The producers also went to the effort of plunging real money into this film and hiring the best of the best to handle the technical aspects of the production. The vaunted cinematographer Sven Nykvist brought his trademark tastefulness and simplicity to every shot. Nykvist doesn’t do anything flashy but he doesn’t have to. His guiding hand ensures that the film looks more carefully planned out than 90% of major romantic comedies. It takes you back to the 1940s, when respectable editors, cinematographers, and composers were regularly contracted to work on one of Preston Sturges’s madcap farces. Sleepless in Seattle looks polished and sleek in a way that He’s All That (2021) doesn’t.

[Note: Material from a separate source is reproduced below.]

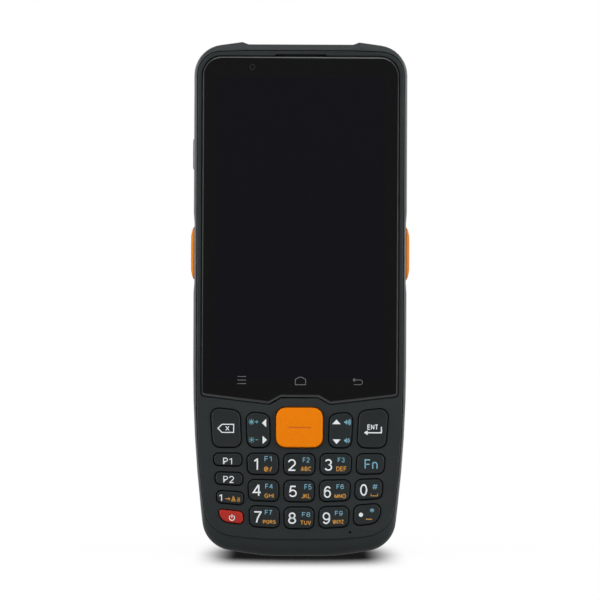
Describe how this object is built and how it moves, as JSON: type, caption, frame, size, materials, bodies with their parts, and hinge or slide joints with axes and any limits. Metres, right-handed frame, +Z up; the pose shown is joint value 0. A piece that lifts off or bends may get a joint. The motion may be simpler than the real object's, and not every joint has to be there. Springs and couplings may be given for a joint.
{
  "type": "portable barcode data terminal",
  "caption": "Hand-held data terminal with touch screen, key pad, orange scan key, side triggers, barcode window in its top edge and hinged battery door.",
  "frame": {"origin": "middle of the bounding box's footprint, at the height of the foot that it stands on", "axes": "+Z up along the length, -Y out of the screen towards the user, +X to the right of the screen"},
  "size_m": [0.075, 0.023, 0.1754],
  "materials": {
    "housing": "fine spark-eroded grain",
    "key_dark": "satin",
    "scan_orange": "satin",
    "trigger_orange": "fine grain",
    "power_red": "satin",
    "cover_glass": "polished, black printed behind the border",
    "display": "switched off",
    "lens_glass": "coated glass",
    "red_window": "dark red filter",
    "lamp_lens": "frosted",
    "soft_plastic": "matte",
    "gasket": "matte",
    "silicone": "matte",
    "black_plastic": "matte",
    "circuit_board": "solder mask",
    "battery_wrap": "shrink wrap",
    "anodised_ring": "anodised",
    "light_alloy": "pressed sheet",
    "tinned_steel": "tinned",
    "steel": "bright",
    "gold_contact": "gold-plated"
  },
  "bodies": {
    "case": {"front_housing": "housing", "rear_housing": "housing", "head_cover": "housing", "housing_gasket": "gasket", "housing_screws": "steel", "chassis": "light_alloy", "cover_glass": "cover_glass", "display_module": "display", "front_camera": "lens_glass", "receiver": "black_plastic", "microphone": "black_plastic", "keypad_mat": "silicone", "keypad_board": "circuit_board", "dome_switches": "steel", "main_board": "circuit_board", "shield_cans": "tinned_steel", "vibration_motor": "steel", "side_switches": "black_plastic", "battery": "battery_wrap", "battery_contacts": "gold_contact", "door_hinge_pins": "steel", "scan_window": "red_window", "scan_engine": "black_plastic", "scan_lens": "lens_glass", "rear_camera": "black_plastic", "camera_window": "lens_glass", "camera_ring": "anodised_ring", "lamp_lens": "lamp_lens", "loudspeaker": "black_plastic", "usb_socket": "tinned_steel", "port_hinge_pin": "steel", "dock_contacts": "gold_contact"},
    "battery_door": {"battery_door": "housing"},
    "battery_latch": {"battery_latch": "housing"},
    "port_cover": {"port_cover": "soft_plastic"},
    "trigger_left": {"trigger_left": "trigger_orange"},
    "trigger_right": {"trigger_right": "trigger_orange"},
    "side_key": {"side_key": "key_dark"},
    "key_scan": {"key_scan": "scan_orange"},
    "key_delete": {"key_delete": "key_dark"},
    "key_enter": {"key_enter": "key_dark"},
    "key_left_right": {"key_left_right": "key_dark"},
    "key_up_down": {"key_up_down": "key_dark"},
    "key_1": {"key_1": "key_dark"},
    "key_2": {"key_2": "key_dark"},
    "key_3": {"key_3": "key_dark"},
    "key_4": {"key_4": "key_dark"},
    "key_5": {"key_5": "key_dark"},
    "key_6": {"key_6": "key_dark"},
    "key_7": {"key_7": "key_dark"},
    "key_8": {"key_8": "key_dark"},
    "key_9": {"key_9": "key_dark"},
    "key_function": {"key_function": "key_dark"},
    "key_0": {"key_0": "key_dark"},
    "key_point": {"key_point": "key_dark"},
    "key_p1": {"key_p1": "key_dark"},
    "key_p2": {"key_p2": "key_dark"},
    "key_mode": {"key_mode": "key_dark"},
    "key_power": {"key_power": "power_red"}
  },
  "joints": [
    {"name": "battery_door_hinge", "type": "hinge", "parent": "case", "child": "battery_door", "pos_m": [0, 0.00729, 0.10495], "axis": [1, 0, 0], "range_deg": [0, 90]},
    {"name": "battery_latch_slide", "type": "slide", "parent": "battery_door", "child": "battery_latch", "axis": [0, 0, -1], "range_m": [0, 0.002]},
    {"name": "port_cover_hinge", "type": "hinge", "parent": "case", "child": "port_cover", "pos_m": [0.0356, 0.00194, 0.068], "axis": [0, 0, 1], "range_deg": [0, 100]},
    {"name": "trigger_left_press", "type": "slide", "parent": "case", "child": "trigger_left", "axis": [1, 0, 0], "range_m": [0, 0.0005], "stiffness_N_per_m": 1500},
    {"name": "trigger_right_press", "type": "slide", "parent": "case", "child": "trigger_right", "axis": [-1, 0, 0], "range_m": [0, 0.0005], "stiffness_N_per_m": 1500},
    {"name": "side_key_press", "type": "slide", "parent": "case", "child": "side_key", "axis": [1, 0, 0], "range_m": [0, 0.0005], "stiffness_N_per_m": 1000},
    {"name": "key_scan_press", "type": "slide", "parent": "case", "child": "key_scan", "axis": [0, 1, 0], "range_m": [0, 0.0005], "stiffness_N_per_m": 1200, "deforming": ["keypad_mat"]},
    {"name": "key_delete_press", "type": "slide", "parent": "case", "child": "key_delete", "axis": [0, 1, 0], "range_m": [0, 0.0005], "stiffness_N_per_m": 900, "deforming": ["keypad_mat"]},
    {"name": "key_enter_press", "type": "slide", "parent": "case", "child": "key_enter", "axis": [0, 1, 0], "range_m": [0, 0.0005], "stiffness_N_per_m": 900, "deforming": ["keypad_mat"]},
    {"name": "key_left_right_rock", "type": "hinge", "parent": "case", "child": "key_left_right", "pos_m": [-0.014, -0.00788, 0.04228], "axis": [1, 0, 0], "range_deg": [-3, 3], "stiffness_Nm_per_rad": 0.08, "deforming": ["keypad_mat"]},
    {"name": "key_up_down_rock", "type": "hinge", "parent": "case", "child": "key_up_down", "pos_m": [0.014, -0.00788, 0.04228], "axis": [1, 0, 0], "range_deg": [-3, 3], "stiffness_Nm_per_rad": 0.08, "deforming": ["keypad_mat"]},
    {"name": "key_1_press", "type": "slide", "parent": "case", "child": "key_1", "axis": [0, 1, 0], "range_m": [0, 0.0005], "stiffness_N_per_m": 900, "deforming": ["keypad_mat"]},
    {"name": "key_2_press", "type": "slide", "parent": "case", "child": "key_2", "axis": [0, 1, 0], "range_m": [0, 0.0005], "stiffness_N_per_m": 900, "deforming": ["keypad_mat"]},
    {"name": "key_3_press", "type": "slide", "parent": "case", "child": "key_3", "axis": [0, 1, 0], "range_m": [0, 0.0005], "stiffness_N_per_m": 900, "deforming": ["keypad_mat"]},
    {"name": "key_4_press", "type": "slide", "parent": "case", "child": "key_4", "axis": [0, 1, 0], "range_m": [0, 0.0005], "stiffness_N_per_m": 900, "deforming": ["keypad_mat"]},
    {"name": "key_5_press", "type": "slide", "parent": "case", "child": "key_5", "axis": [0, 1, 0], "range_m": [0, 0.0005], "stiffness_N_per_m": 900, "deforming": ["keypad_mat"]},
    {"name": "key_6_press", "type": "slide", "parent": "case", "child": "key_6", "axis": [0, 1, 0], "range_m": [0, 0.0005], "stiffness_N_per_m": 900, "deforming": ["keypad_mat"]},
    {"name": "key_7_press", "type": "slide", "parent": "case", "child": "key_7", "axis": [0, 1, 0], "range_m": [0, 0.0005], "stiffness_N_per_m": 900, "deforming": ["keypad_mat"]},
    {"name": "key_8_press", "type": "slide", "parent": "case", "child": "key_8", "axis": [0, 1, 0], "range_m": [0, 0.0005], "stiffness_N_per_m": 900, "deforming": ["keypad_mat"]},
    {"name": "key_9_press", "type": "slide", "parent": "case", "child": "key_9", "axis": [0, 1, 0], "range_m": [0, 0.0005], "stiffness_N_per_m": 900, "deforming": ["keypad_mat"]},
    {"name": "key_function_press", "type": "slide", "parent": "case", "child": "key_function", "axis": [0, 1, 0], "range_m": [0, 0.0005], "stiffness_N_per_m": 900, "deforming": ["keypad_mat"]},
    {"name": "key_0_press", "type": "slide", "parent": "case", "child": "key_0", "axis": [0, 1, 0], "range_m": [0, 0.0005], "stiffness_N_per_m": 900, "deforming": ["keypad_mat"]},
    {"name": "key_point_press", "type": "slide", "parent": "case", "child": "key_point", "axis": [0, 1, 0], "range_m": [0, 0.0005], "stiffness_N_per_m": 900, "deforming": ["keypad_mat"]},
    {"name": "key_p1_press", "type": "slide", "parent": "case", "child": "key_p1", "axis": [0, 1, 0], "range_m": [0, 0.0005], "stiffness_N_per_m": 900, "deforming": ["keypad_mat"]},
    {"name": "key_p2_press", "type": "slide", "parent": "case", "child": "key_p2", "axis": [0, 1, 0], "range_m": [0, 0.0005], "stiffness_N_per_m": 900, "deforming": ["keypad_mat"]},
    {"name": "key_mode_press", "type": "slide", "parent": "case", "child": "key_mode", "axis": [0, 1, 0], "range_m": [0, 0.0005], "stiffness_N_per_m": 900, "deforming": ["keypad_mat"]},
    {"name": "key_power_press", "type": "slide", "parent": "case", "child": "key_power", "axis": [0, 1, 0], "range_m": [0, 0.0005], "stiffness_N_per_m": 900, "deforming": ["keypad_mat"]}
  ]
}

Highly accomplished industry professionals shouldn’t have to be ashamed of working on romantic comedies. If producers regularly forked out the money to hire the Sven Nykvists of the 2020s, romantic comedies wouldn’t look so worryingly bland. 

There is also the issue of nobody really being able to step up to the plate and fill the gaping hole that Ephron left after her untimely passing. Some have tried to controversially argue that Nancy Meyers is the successor to Ephron but I think it’s ludicrous to imply that Meyers is even in the same league as Ephron. She carved out her own little niche in Hollywood and critics came to understand that every writer who tells stories about nebbishy New Yorkers with complicated love lives isn’t just ripping off the Woody Allen formula. Ephron’s unique voice had a real influence on other writers and it is a sign of her genius that others have failed to successfully conjure up the spontaneous joyfulness that could be found in so much of her writing. 

Ephron is one of those writer-directors who worked on multiple entries on the list and I can happily say that the admiration for her work is completely justified. Sleepless in Seattle fully embraces romantic melodrama and Ephron cleverly exploits the insane chemistry that Hanks and Ryan share. Its greatness is undisputed and the list just wouldn’t be complete without it.